Revealed preference: Post-shock, you never fully unwind emergency powers; new standards become permanent defaults.
6) Keep plausible deniability: “independent” Fed, coordinated plumbing
Goal: Maintain narrative legitimacy while executing coordinated Treasury/Fed moves.
How: FOMC speeches for optics; real work in issuance mix, RRP/TGA choreography, swap-lines, supervision, facilities.
Revealed preference: Dovish/hawkish talk often decoupled from net liquidity actions.
7) Contain parallel monies (BTC/alt rails) without martyrdom
Goal: Prevent displacement of dollar rails while avoiding outright bans that backfire.
How: Paperization (ETFs, futures), app-store/bank AUP perimeters, tax friction, KYC walls; let price have corridors, not wings.
Revealed preference: Green-light wrappers, slow self-custody/payment UX, harp on AML/consumer harm.
What the Fed won’t do (because it hurts control)

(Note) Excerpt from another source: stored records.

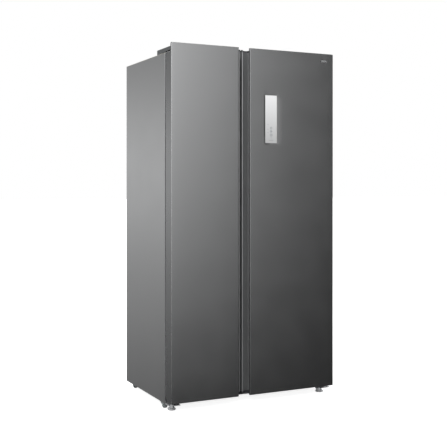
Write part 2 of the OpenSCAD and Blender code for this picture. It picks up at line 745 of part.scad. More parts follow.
// The caps at the door's two ends, with the blocks that the hinge pins turn in
module door_caps(side) color("#2c2e30") hang(side) {
    w = panel_w(side);
    r = rear_w(side);
    outline = concat(grip_line(side), [[r, door_t], [0, door_t], [0, rim_v], [skin_t, rim_v],
        [skin_t, skin_t], [w - skin_t, skin_t]]);
    difference() {
        union() {
            for (z = [door_z0 + 0.5, door_z1 - cap_t])
                translate([0, 0, z]) linear_extrude(cap_t - 0.5) polygon(outline);
            hinge_blocks();
        }
        notch();
        windows(side);
        along_x(-over, r + over) polygon([[fold_d + 2, door_z1 + over], [fold_d + 2, door_z1 - 1],
            [door_t + over, door_z1 - cap_t + 3], [door_t + over, door_z1 + over]]);
        translate([pin_side, pin_front, door_z1 - notch_h - block_h - over])
            cylinder(h = block_h + 2 * over, r = pin_r + run_fit);
        translate([pin_side, pin_front, door_z0]) cylinder(h = cap_t + 18 + over, r = pin_r + run_fit);
    }
}

module door_grip(side) color("#a7abaf") hang(side) {
    r = rear_w(side);
    translate([0, 0, foam_z0]) linear_extrude(foam_z1 - foam_z0)
        polygon(concat(grip_line(side), [[r, rim_v], [r - trim_t, rim_v]], grip_back(side)));
}

// A door's bin number i, from the lowest, held between the two rims
bins = 4;
module door_bin(side, i) color("#dfe9ee", 0.7) hang(side) {
    d = i == 0 ? low_bin_d : bin_d;
    low = dyke_z0 + dyke_w + 6;
    z = low + i * (dyke_z1 - dyke_w - low) / bins;
    u1 = min(dyke_u1(side) - dyke_w, swing_u(side, door_t + d));
    tub([dyke_u0(side) + dyke_w, door_t, z], [u1, door_t + d, z + bin_h], tub_t);
}

module display_panel() color("#e9ebec") hang(1) {
    w = window(1)[0];
    block([w[0] + gap, 0, w[2] + gap], [w[1] - gap, 4, w[3] - gap]);
    block([w[0] + 3, 4, w[2] + 3], [w[1] - 3, w[4] - over, w[3] - 3]);
}

module name_plate() color("#c9ccce") hang(1) {
    w = window(1)[1];
    block([w[0] + 0.2, 0, w[2] + 0.2], [w[1] - 0.2, w[4], w[3] - 0.2]);
}

// ---------- what is drawn ----------

cabinet_shell();
back_panel();
cabinet_foam();
freezer_liner();
fridge_liner();
mullion_plate();
bottom_plate();
compressor_base();
compressor();
condenser();
condenser_fan_frame();
condenser_fan();
drip_tray();
machine_cover();
mains_inlet();
evaporator();
evaporator_cover();
evaporator_fan();
fridge_air_duct();
lamps();
glass_shelves();
shelf_trims();
freezer_drawer_upper();
freezer_drawer_lower();
crisper_upper();
crisper_lower();
hinge_plates();
hinge_covers();
hinge_screws();
levelling_foot(-1);  // levelling_foot_left
levelling_foot(1);  // levelling_foot_right
roller_brackets();
front_roller(-1);  // front_roller_left
front_roller(1);  // front_roller_right
rear_roller(-1);  // rear_roller_left
rear_roller(1);  // rear_roller_right
door_skin(-1);  // freezer_door_skin
door_foam(-1);  // freezer_door_foam
door_rim_core(-1);  // freezer_door_rim_core
door_liner(-1);  // freezer_door_liner
door_gasket(-1);  // freezer_door_gasket
door_caps(-1);  // freezer_door_caps
door_grip(-1);  // freezer_door_grip
door_skin(1);  // fridge_door_skin
door_foam(1);  // fridge_door_foam
door_rim_core(1);  // fridge_door_rim_core
door_liner(1);  // fridge_door_liner
door_gasket(1);  // fridge_door_gasket
door_caps(1);  // fridge_door_caps
door_grip(1);  // fridge_door_grip
door_bin(-1, 0);  // freezer_bin_1
door_bin(-1, 1);  // freezer_bin_2
door_bin(-1, 2);  // freezer_bin_3
door_bin(-1, 3);  // freezer_bin_4
door_bin(1, 0);  // fridge_bin_1
door_bin(1, 1);  // fridge_bin_2
door_bin(1, 2);  // fridge_bin_3
door_bin(1, 3);  // fridge_bin_4
display_panel();
name_plate();
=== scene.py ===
# %% [markdown]
# # A side by side refrigerator
#
# The real thing is a tall steel cabinet with two doors of unequal width: a narrow freezer on the
# left and a wide fridge on the right. Its front is almost plain, so the look is made by a few
# long edges, the soft finish of the steel and the dark channel that the fingers reach into.
#
# The measured model comes first and never moves. Every surface below is worked out from it, in
# metres, with Z up and the doors facing -Y.

import bmesh
import bpy
import numpy as np
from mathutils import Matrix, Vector


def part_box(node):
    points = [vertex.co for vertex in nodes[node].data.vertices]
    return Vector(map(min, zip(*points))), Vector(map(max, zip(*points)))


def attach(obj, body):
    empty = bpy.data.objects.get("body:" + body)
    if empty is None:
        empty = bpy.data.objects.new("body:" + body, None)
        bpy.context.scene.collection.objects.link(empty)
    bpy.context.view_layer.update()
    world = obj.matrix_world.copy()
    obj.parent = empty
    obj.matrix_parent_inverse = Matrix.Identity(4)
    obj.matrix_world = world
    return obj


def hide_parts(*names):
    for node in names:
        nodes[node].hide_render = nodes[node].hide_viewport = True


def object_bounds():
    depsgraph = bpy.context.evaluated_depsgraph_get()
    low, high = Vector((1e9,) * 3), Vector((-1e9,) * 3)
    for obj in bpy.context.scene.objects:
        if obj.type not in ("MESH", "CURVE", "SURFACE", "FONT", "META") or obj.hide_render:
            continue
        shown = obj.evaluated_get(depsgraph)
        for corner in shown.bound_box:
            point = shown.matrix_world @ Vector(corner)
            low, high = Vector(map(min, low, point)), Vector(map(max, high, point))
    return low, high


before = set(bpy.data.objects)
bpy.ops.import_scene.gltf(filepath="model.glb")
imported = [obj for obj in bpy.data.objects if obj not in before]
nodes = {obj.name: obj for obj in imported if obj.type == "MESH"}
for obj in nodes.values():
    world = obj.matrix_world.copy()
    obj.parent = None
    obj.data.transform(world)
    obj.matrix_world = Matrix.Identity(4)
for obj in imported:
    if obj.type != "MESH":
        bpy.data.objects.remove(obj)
cad_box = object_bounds()
MM = 0.001

# %% [markdown]
# ## The camera
#
# The camera stands well to the left, a little over a metre up, and is held level so that upright
# edges stay parallel. The subject is then slid up in the frame with the lens shift, as a view camera
# does, instead of tilting the camera. A tilt would be simpler, but it makes the sides lean in.

# %% Camera
LENS = 68.99
SENSOR = 36
EYE = (-2.016, cad_box[0][1] - 3.754, cad_box[0][2] + 1.085)
HEADING = np.radians(26.07)
SHIFT_UP = -0.085

camera_data = bpy.data.cameras.new("camera")
camera_data.lens = LENS
camera_data.sensor_width = SENSOR
camera_data.shift_y = SHIFT_UP
camera = bpy.data.objects.new("camera", camera_data)
camera.location = EYE
camera.rotation_euler = (np.radians(90), 0, -HEADING)
bpy.context.scene.collection.objects.link(camera)
bpy.context.scene.camera = camera
print("camera at", [round(c, 3) for c in EYE])

# %% [markdown]
# ## Surfaces from arrays
#
# Almost every part of a refrigerator is sheet that was folded, plastic that was drawn into a mould
# or a profile cut to length. All of those are grids of points: one direction runs along the
# section, the other along the path. Modelling them by hand with extrude and bevel would also work,
# but a formula keeps each one tied to the measured model. The helper below turns any set of such
# grids into one mesh, welds their seams and turns the faces outwards.

# %% Grids into meshes
def grid_faces(first, rows, columns, wrap_rows, wrap_columns):
    """Each quad joins four neighbours; a wrapped direction joins its last line to its first."""
    index = first + np.arange(rows * columns).reshape(rows, columns)
    if wrap_rows:
        index = np.vstack([index, index[:1]])
    if wrap_columns:
        index = np.hstack([index, index[:, :1]])
    corners = [index[:-1, :-1], index[1:, :-1], index[1:, 1:], index[:-1, 1:]]
    return np.stack(corners, axis=-1).reshape(-1, 4)


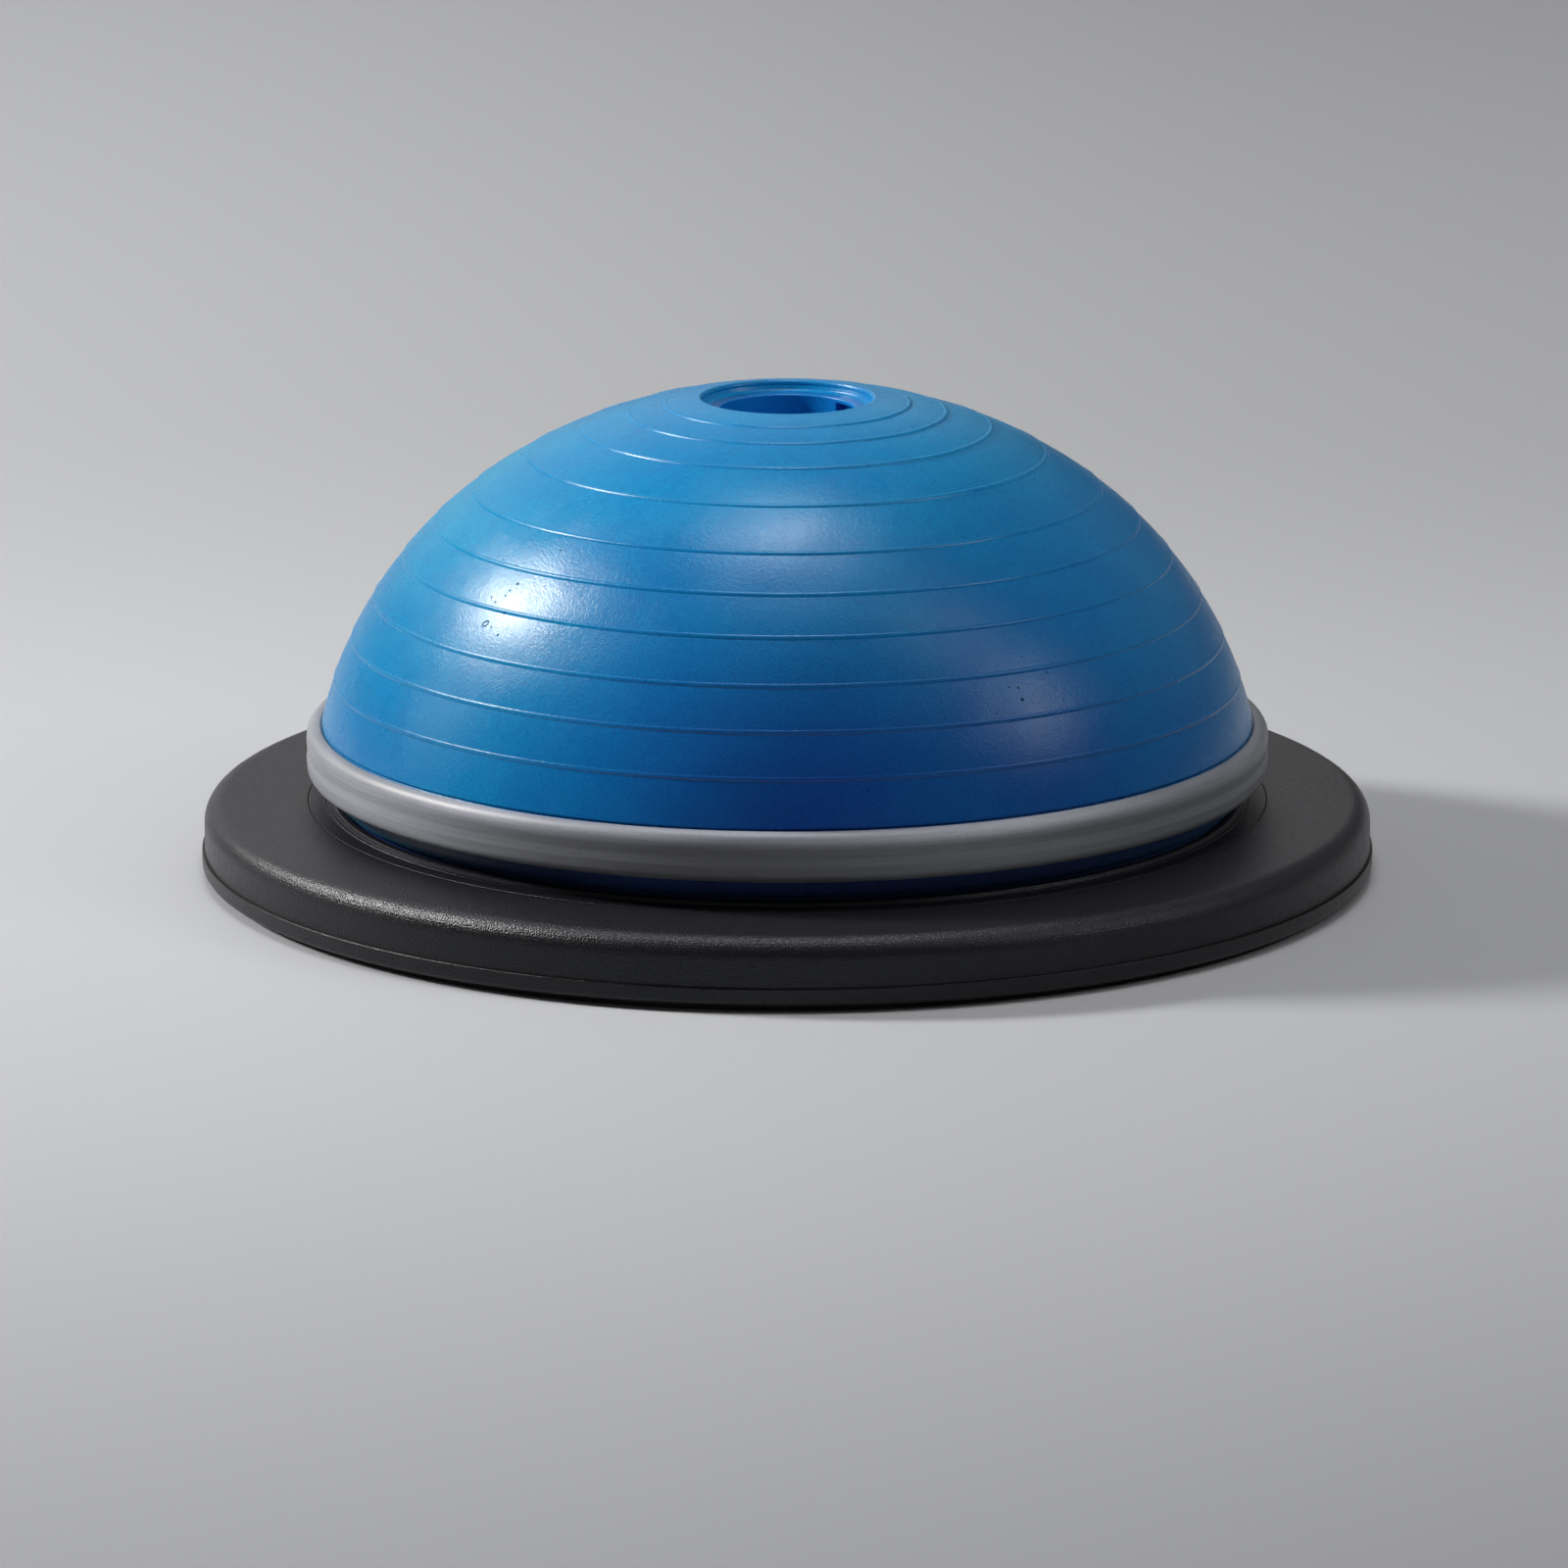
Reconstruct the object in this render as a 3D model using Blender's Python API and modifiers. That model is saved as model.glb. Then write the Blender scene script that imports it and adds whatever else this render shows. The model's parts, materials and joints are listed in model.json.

Prolonged, cleansing recessions: They create alternatives and delegitimize the center.
Let the Treasury market fail: That would nuke sanctions power and global leverage.
Open capital-market anarchy: Expect more macroprudential knobs, not laissez-faire.
Operational levers they actually use
Net Liquidity dial: Fed BS − TGA − RRP; you’ll see 4–8 week swings to manage risk appetite.
Issuance choreography: Bills > coupons in heavy quarters to suppress term premium; reverse if they want a slow burn.
Vol control: guidance, dealer gamma dynamics, margin hikes/relief.
Cross-border cohesion: Swap lines as geopolitical friendship bracelets; keep allies inside the dollar tent.
Facility drawer: Pre-baked term sheets (SRF/BTFP variants) ready for “unexpected” events.
Investment implications (read plumbing, not speeches)
A) Strategic tilts (multi-year)
Overweight state-embedded software: Palantir, Microsoft (Gov/Entra/Compliance) — they monetize the move to compliance-by-default and decision admissibility.
Own collateral & pipes selectively: Bills for dry powder; be tactical on duration (buy growth scares, fade term-premium spikes).
Favor networks with policy utility: V/MA.
Commodities optionality: Gold.
BTC barbell: self-custody for shock convexity.
B) Cycle trades (how to time entries/exits)
Add risk when US Net Liquidity +$100–$200B in 4 weeks, TGA flat/down, MOVE<90, USD drifts down.
De-risk when Net Liquidity −$100B, coupon-heavy quarter, TGA rebuild, MOVE>120, USD rips.
Buy Value at Risk pukes: VIX > 40 + ETF discounts + margin hikes = forced selling of the good stuff.
Sell “clarity”: trim/overwrite calls when facilities/standards get announced and journalists finally “discover” the thesis.
What to expect for inflation, rates, liquidity
Inflation: 3–4% band tolerated (financial repression) unless a shock; long purges are off-script.
Rates: Drift lower in growth scares; QT taper before full QE unless collateral breaks.
Liquidity: Choppy but supportive — bill skew, RRP drainage, swap lines when needed. Multiples supported in quality/reg-policy winners.
Signals that the Controllers are turning the dials
Bills > coupons for two consecutive auctions cycles.
RRP collapsing while risk rallies (that’s not “alpha”, that’s plumbing).
Swap-line usage upticks with little fanfare.
Facilities “for market functioning”, not “QE” (same effect).
Standards with verbs: attest, revoke, trace, rollback across ID/AI/content provenance.
Where the asymmetry (alpha) really is
LP-unmarketable truths → under-ownership: “technocracy substrate”, “admissible AI”, “programmable money.” You can buy it; most can’t say it.
Forced-flow windows → you’re unforced: Value at Risk events make them sell the winners to meet outflows — your time to bid.
Policy synchronization → scale: when the same rule lands across US/UK/EU, your winners gain non-linear TAM.
Bottom line
The Fed is used to secure collateral supremacy, repress quietly, and patch fast, not to purify CPI. That’s exactly what their actions say. Invest accordingly: own the rails of legibility and control, read net liquidity/issuance, buy forced-selling air pockets, and ignore the sermons.
None of this should be considered investment advice.